Exercise requirements:
Reproduce only the lines of the material below that start at the line containing "glass_profile(), glass, bottle)" and stop at the line containing "bpy.data.objects.remove(obj)". Keep both end lines.

--- start of Dataset content ---

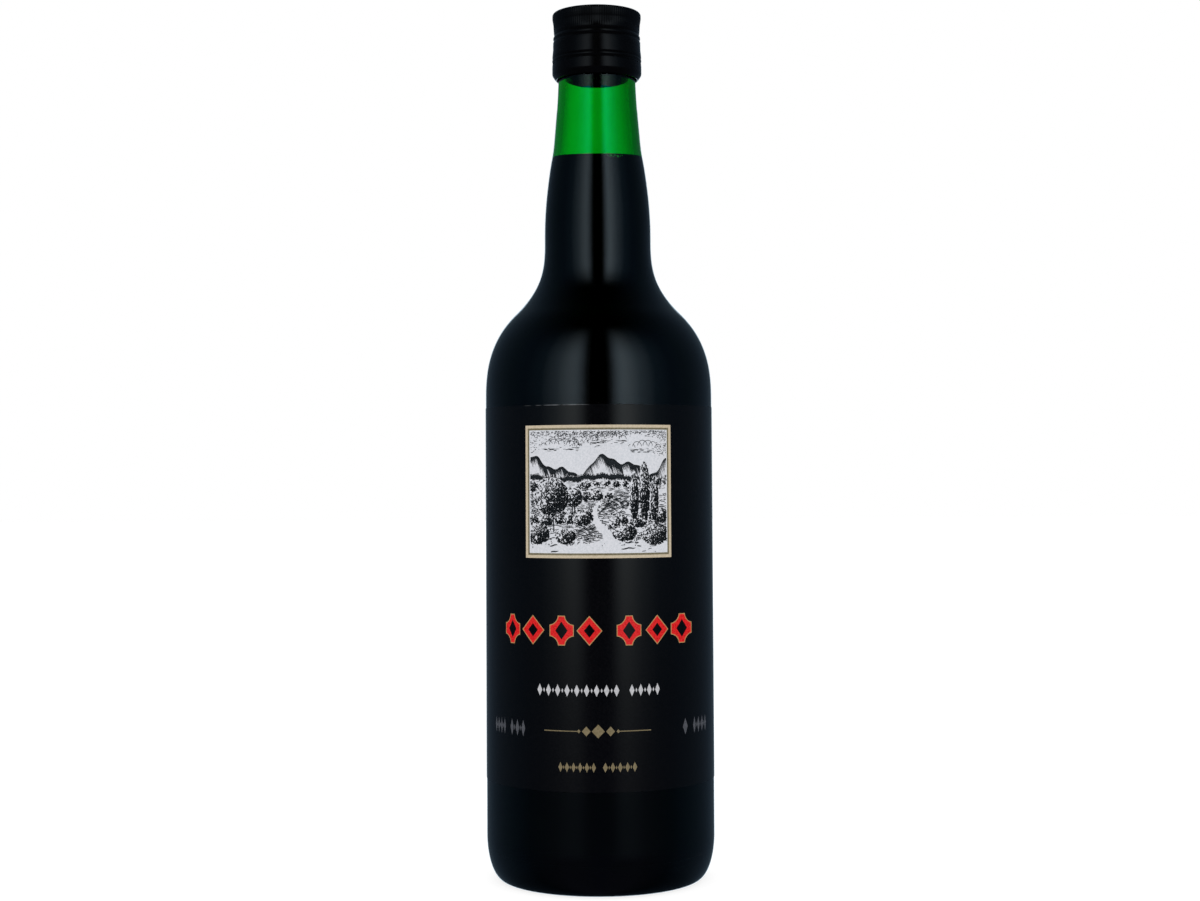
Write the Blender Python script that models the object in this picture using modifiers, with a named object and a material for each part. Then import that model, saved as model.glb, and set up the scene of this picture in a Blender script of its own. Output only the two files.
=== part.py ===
"""A 75 cl wine bottle of dark green glass, filled and shut by a screw cap, with a label all round.

Units are metres and +Z is up. The origin is the centre of the base, on the plane that the
bottle stands on. The pieces are turned shapes: each is a profile, drawn in the plane Y = 0
on the +X side, that a Screw modifier carries once round the Z axis.
"""

import math

import bpy

MM = 0.001

# Round shapes: every piece has the same sides, so that their gaps stay even
SIDES = 48
GAP = 0.3 * MM

# Body, heel and base
BODY_RADIUS = 39.0 * MM
BODY_TOP_RADIUS = 38.8 * MM
BODY_TOP = 164.0 * MM
HEEL_INSET = 5.8 * MM
HEEL_HEIGHT = 15.3 * MM
STANDING_RING_WIDTH = 4.2 * MM
PUNT_DEPTH = 5.0 * MM
BASE_THICKNESS = 4.5 * MM
BODY_WALL = 3.0 * MM

# Shoulder and neck: height, radius and the radius's change with height, from the body's top up
SHOULDER_AND_NECK = (
    (BODY_TOP, BODY_TOP_RADIUS, 0.0),
    (180.0 * MM, 36.6 * MM, -0.35),
    (193.0 * MM, 28.25 * MM, -1.03),
    (203.0 * MM, 20.8 * MM, -0.48),
    (219.5 * MM, 18.2 * MM, 0.0),
    (236.0 * MM, 17.2 * MM, -0.12),
    (247.0 * MM, 15.55 * MM, -0.20),
    (257.0 * MM, 14.4 * MM, -0.09),
    (271.0 * MM, 13.4 * MM, -0.04),
)
POINTS_PER_SPAN = 3
NECK_WALL = 3.6 * MM

# Finish: the mouth, its threaded wall, left plain under the cap, and the ring that holds the cap
BORE_RADIUS = 9.6 * MM
LIP_ROUND = 1.0 * MM
THREAD_WALL_RADIUS = 13.9 * MM
RING_RADIUS = 14.55 * MM
RING_TOP = 279.6 * MM
RING_BOTTOM = 276.6 * MM
RING_FOOT = 274.5 * MM
RING_FOOT_RADIUS = 13.25 * MM

# Screw cap with its unbroken band: outer side from the top down, as height and radius
CAP_TOP = 297.0 * MM
CAP_ROUND = 0.8 * MM
CAP_WALL = 0.5 * MM
CAP_SIDE = (
    (294.9 * MM, 15.25 * MM),
    (293.4 * MM, 14.95 * MM),
    (290.0 * MM, 14.75 * MM),
    (286.8 * MM, 15.1 * MM),
    (284.6 * MM, 15.1 * MM),
    (282.0 * MM, 15.4 * MM),
    (276.6 * MM, 15.4 * MM),
    (273.9 * MM, 14.1 * MM),
)

# Wine and label
WINE_LEVEL = 247.3 * MM
LABEL_BOTTOM = 34.8 * MM
LABEL_TOP = 160.7 * MM
LABEL_THICKNESS = 0.25 * MM


def arc(centre, radii, start, end, steps):
    """Points (radius, height) on an ellipse's arc; angles in degrees, from +X towards +Z."""
    angles = [math.radians(start + (end - start) * i / steps) for i in range(steps + 1)]
    return [(centre[0] + radii[0] * math.cos(a), centre[1] + radii[1] * math.sin(a)) for a in angles]


def smooth_curve(stations, steps):
    """Points (radius, height) of the cubic through stations of height, radius and slope."""
    points = []
    for (z0, r0, s0), (z1, r1, s1) in zip(stations, stations[1:]):
        span = z1 - z0
        for i in range(steps):
            t = i / steps
            from_ends = (2 * t**3 - 3 * t**2 + 1) * r0 + (3 * t**2 - 2 * t**3) * r1
            from_slopes = span * ((t**3 - 2 * t**2 + t) * s0 + (t**3 - t**2) * s1)
            points.append((from_ends + from_slopes, z0 + span * t))
    last_height, last_radius, _ = stations[-1]
    return points + [(last_radius, last_height)]


def offset_inwards(points, distances):
    """The outline moved to its inner side, each point along its own normal by its distance."""
    moved = []
    for i, ((r, z), distance) in enumerate(zip(points, distances)):
        before = points[max(i - 1, 0)]
        after = points[min(i + 1, len(points) - 1)]
        dr, dz = after[0] - before[0], after[1] - before[1]
        length = math.hypot(dr, dz)
        moved.append((r - distance * dz / length, z + distance * dr / length))
    return moved


def outer_wall():
    """The glass's outer side, from the heel's top up to the neck's top."""
    return [(BODY_RADIUS, HEEL_HEIGHT)] + smooth_curve(SHOULDER_AND_NECK, POINTS_PER_SPAN)


def inner_wall(extra=0.0):
    """The glass's inner side from its floor's centre up to the neck's top, moved in by extra."""
    outer = outer_wall()
    low, high = BODY_TOP, SHOULDER_AND_NECK[4][0]
    walls = []
    for _, z in outer:
        neck_share = min(max((z - low) / (high - low), 0.0), 1.0)
        walls.append(BODY_WALL + (NECK_WALL - BODY_WALL) * neck_share + extra)
    side = offset_inwards(outer, walls)
    side_radius, side_foot = side[0]
    floor_height = PUNT_DEPTH + BASE_THICKNESS + extra
    corner_radius = side_foot - floor_height
    corner = arc((side_radius - corner_radius, side_foot), (corner_radius, corner_radius), 270, 360, 5)
    return [(0.0, floor_height)] + corner[:-1] + side


def finish_wall():
    """The finish's outer side from the lip's round down to the neck."""
    mouth = CAP_TOP - CAP_WALL - GAP
    lip = arc((THREAD_WALL_RADIUS - LIP_ROUND, mouth - LIP_ROUND), (LIP_ROUND, LIP_ROUND), 90, 0, 3)
    ring_slope = RING_RADIUS - THREAD_WALL_RADIUS
    ring = [
        (THREAD_WALL_RADIUS, RING_TOP + ring_slope),
        (RING_RADIUS, RING_TOP),
        (RING_RADIUS, RING_BOTTOM),
        (RING_FOOT_RADIUS, RING_FOOT),
    ]
    return lip + ring


def base():
    """The underside from the heel's top round to the punt's centre."""
    ring_outer = BODY_RADIUS - HEEL_INSET
    ring_inner = ring_outer - STANDING_RING_WIDTH
    heel = arc((ring_outer, HEEL_HEIGHT), (HEEL_INSET, HEEL_HEIGHT), 0, -90, 7)
    punt = arc((0.0, 0.0), (ring_inner, PUNT_DEPTH), 0, 90, 5)
    return heel + punt


def glass_profile():
    """The bottle's section, up its inner side, over the mouth and down its outer side."""
    mouth = CAP_TOP - CAP_WALL - GAP
    bore = [(BORE_RADIUS, RING_FOOT), (BORE_RADIUS, mouth - LIP_ROUND)]
    bore_round = arc((BORE_RADIUS + LIP_ROUND, mouth - LIP_ROUND), (LIP_ROUND, LIP_ROUND), 150, 90, 2)
    neck_down = outer_wall()[:0:-1]
    return inner_wall() + bore + bore_round + finish_wall() + neck_down + base()


def wine_profile():
    """The wine's section, from its level's centre out and down beside the inner wall."""
    side = [(r, z) for r, z in inner_wall(extra=GAP)]
    below = [point for point in side if point[1] < WINE_LEVEL]
    (r0, z0), (r1, z1) = below[-1], side[len(below)]
    edge = r0 + (r1 - r0) * (WINE_LEVEL - z0) / (z1 - z0)
    return [(0.0, WINE_LEVEL), (edge, WINE_LEVEL)] + below[::-1]


def cap_profile():
    """The cap's section, from its top's centre down its outer side and back inside."""
    top_radius = CAP_SIDE[0][1]
    corner = arc((top_radius - CAP_ROUND, CAP_TOP - CAP_ROUND), (CAP_ROUND, CAP_ROUND), 90, 0, 3)
    outer = corner + [(r, z) for z, r in CAP_SIDE]
    inner = [(r - CAP_WALL, z) for z, r in CAP_SIDE]
    ceiling = CAP_TOP - CAP_WALL
    inner_corner = (top_radius - CAP_WALL, ceiling)
    return [(0.0, CAP_TOP)] + outer + inner[::-1] + [inner_corner, (0.0, ceiling)]


def label_profile():
    """The label's section: a thin band that keeps a gap to the glass all the way up."""
    def glass_radius(z):
        share = (z - HEEL_HEIGHT) / (BODY_TOP - HEEL_HEIGHT)
        return BODY_RADIUS + (BODY_TOP_RADIUS - BODY_RADIUS) * share

    inner = [(glass_radius(z) + GAP, z) for z in (LABEL_BOTTOM, LABEL_TOP)]
    outer = [(r + LABEL_THICKNESS, z) for r, z in reversed(inner)]
    return outer + inner


def make_material(name, colour, roughness, metallic=0.0):
    """A Principled material with the piece's colour, roughness and metallic value."""
    material = bpy.data.materials.new(name)
    material.use_nodes = True
    shader = material.node_tree.nodes["Principled BSDF"]
    shader.inputs["Base Color"].default_value = (*colour, 1.0)
    shader.inputs["Roughness"].default_value = roughness
    shader.inputs["Metallic"].default_value = metallic
    material.diffuse_color = (*colour, 1.0)
    return material


def turn(name, profile, material, collection, closed=False):
    """A turned solid: the profile's line, carried once round the Z axis."""
    points = [(r, 0.0, z) for r, z in profile]
    edges = [(i, i + 1) for i in range(len(points) - 1)]
    if closed:
        edges.append((len(points) - 1, 0))
    mesh = bpy.data.meshes.new(name)
    mesh.from_pydata(points, edges, [])
    mesh.materials.append(material)
    piece = bpy.data.objects.new(name, mesh)
    collection.objects.link(piece)
    screw = piece.modifiers.new("Turn", "SCREW")
    screw.steps = SIDES
    screw.render_steps = SIDES
    screw.use_merge_vertices = True
    screw.merge_threshold = 0.00001
    screw.use_smooth_shade = True
    return piece


def clear_scene():
    for thing in list(bpy.data.objects):
        bpy.data.objects.remove(thing, do_unlink=True)


def main():
    clear_scene()
    bottle = bpy.data.collections.new("wine_bottle")
    bpy.context.scene.collection.children.link(bottle)

    glass = make_material("green_glass", (0.02, 0.16, 0.05), 0.05)
    wine = make_material("red_wine", (0.05, 0.004, 0.01), 0.1)
    cap = make_material("black_aluminium", (0.006, 0.006, 0.007), 0.3, metallic=0.4)
    paper = make_material("black_paper", (0.012, 0.012, 0.014), 0.45)

    turn("glass_bottle", glass_profile(), glass, bottle)
    turn("wine", wine_profile(), wine, bottle)
    turn("screw_cap", cap_profile(), cap, bottle)
    turn("label", label_profile(), paper, bottle, closed=True)


main()
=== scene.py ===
"""The looks of a filled 75 cl wine bottle: green glass, dark wine, black screw cap, black label.

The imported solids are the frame. Each of them is replaced by a piece with the true surface.
"""

import math
import random

import bpy
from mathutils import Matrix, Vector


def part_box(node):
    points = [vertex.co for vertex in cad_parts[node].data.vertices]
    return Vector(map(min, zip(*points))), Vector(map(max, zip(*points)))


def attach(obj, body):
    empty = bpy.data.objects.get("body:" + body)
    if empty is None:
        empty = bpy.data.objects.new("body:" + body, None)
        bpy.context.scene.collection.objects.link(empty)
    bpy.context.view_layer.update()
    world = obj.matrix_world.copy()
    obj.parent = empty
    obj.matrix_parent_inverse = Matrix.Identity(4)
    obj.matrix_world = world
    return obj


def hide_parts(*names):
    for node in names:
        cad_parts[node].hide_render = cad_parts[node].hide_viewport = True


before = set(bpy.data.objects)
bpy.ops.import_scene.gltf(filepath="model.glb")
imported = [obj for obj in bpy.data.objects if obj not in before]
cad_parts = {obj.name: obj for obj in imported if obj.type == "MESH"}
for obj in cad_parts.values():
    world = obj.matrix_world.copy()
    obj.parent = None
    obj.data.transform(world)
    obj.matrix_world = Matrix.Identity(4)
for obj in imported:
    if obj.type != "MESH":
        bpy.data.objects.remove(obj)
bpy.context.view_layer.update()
bpy.ops.object.select_all(action="DESELECT")
mm = 0.001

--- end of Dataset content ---

Result of this task:
    turn("glass_bottle", glass_profile(), glass, bottle)
    turn("wine", wine_profile(), wine, bottle)
    turn("screw_cap", cap_profile(), cap, bottle)
    turn("label", label_profile(), paper, bottle, closed=True)


main()
=== scene.py ===
"""The looks of a filled 75 cl wine bottle: green glass, dark wine, black screw cap, black label.

The imported solids are the frame. Each of them is replaced by a piece with the true surface.
"""

import math
import random

import bpy
from mathutils import Matrix, Vector


def part_box(node):
    points = [vertex.co for vertex in cad_parts[node].data.vertices]
    return Vector(map(min, zip(*points))), Vector(map(max, zip(*points)))


def attach(obj, body):
    empty = bpy.data.objects.get("body:" + body)
    if empty is None:
        empty = bpy.data.objects.new("body:" + body, None)
        bpy.context.scene.collection.objects.link(empty)
    bpy.context.view_layer.update()
    world = obj.matrix_world.copy()
    obj.parent = empty
    obj.matrix_parent_inverse = Matrix.Identity(4)
    obj.matrix_world = world
    return obj


def hide_parts(*names):
    for node in names:
        cad_parts[node].hide_render = cad_parts[node].hide_viewport = True


before = set(bpy.data.objects)
bpy.ops.import_scene.gltf(filepath="model.glb")
imported = [obj for obj in bpy.data.objects if obj not in before]
cad_parts = {obj.name: obj for obj in imported if obj.type == "MESH"}
for obj in cad_parts.values():
    world = obj.matrix_world.copy()
    obj.parent = None
    obj.data.transform(world)
    obj.matrix_world = Matrix.Identity(4)
for obj in imported:
    if obj.type != "MESH":
        bpy.data.objects.remove(obj)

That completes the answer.